Но развестись король просто не сможет, казнить Катарину не за что, она не совершает прелюбодеяний. Гардинер с удовольствием подсказал бы Его Величеству выход, который напрашивался сам по себе, но король действительно ни у кого не спрашивал совета. Гардинер ничего не знал о беседах королевы с магометанским лекарем, иначе уже давно использовал бы эти знания в своих целях. А король просто забыл о давнем разговоре с Катариной. Сама женщина страшно боялась, что он вспомнит.

И все же епископ решил, что пришла пора действовать против королевы. Ее примочки и мази так хорошо помогали, что язвы на ногах Генриха почти затянулись и больше не болели (при условии, что снадобье применяют каждый день), он уже не так страдал и был полон решимости что-нибудь совершить, то ли жениться еще раз, то ли кого-нибудь казнить.

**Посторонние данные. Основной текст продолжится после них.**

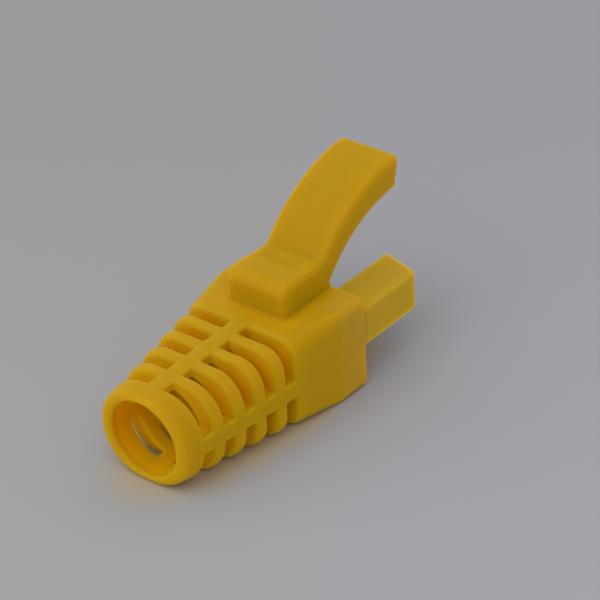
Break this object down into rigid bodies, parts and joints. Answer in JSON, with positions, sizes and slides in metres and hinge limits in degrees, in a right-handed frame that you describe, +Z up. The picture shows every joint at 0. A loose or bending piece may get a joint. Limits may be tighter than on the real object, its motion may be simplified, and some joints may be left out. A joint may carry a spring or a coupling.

Как мрачно констатировал его шут, когда королю скучно, он живенько кого-то казнит, и скука проходит. В кандидатуре для следующей казни никто не сомневался, оставалось только найти повод, что было не так уж трудно. Еще требовалось найти замену Катарине Парр, потому что казнить эту супругу и остаться снова в одиночестве Генрих не мог, это означало бы еще большую скуку, чем сейчас.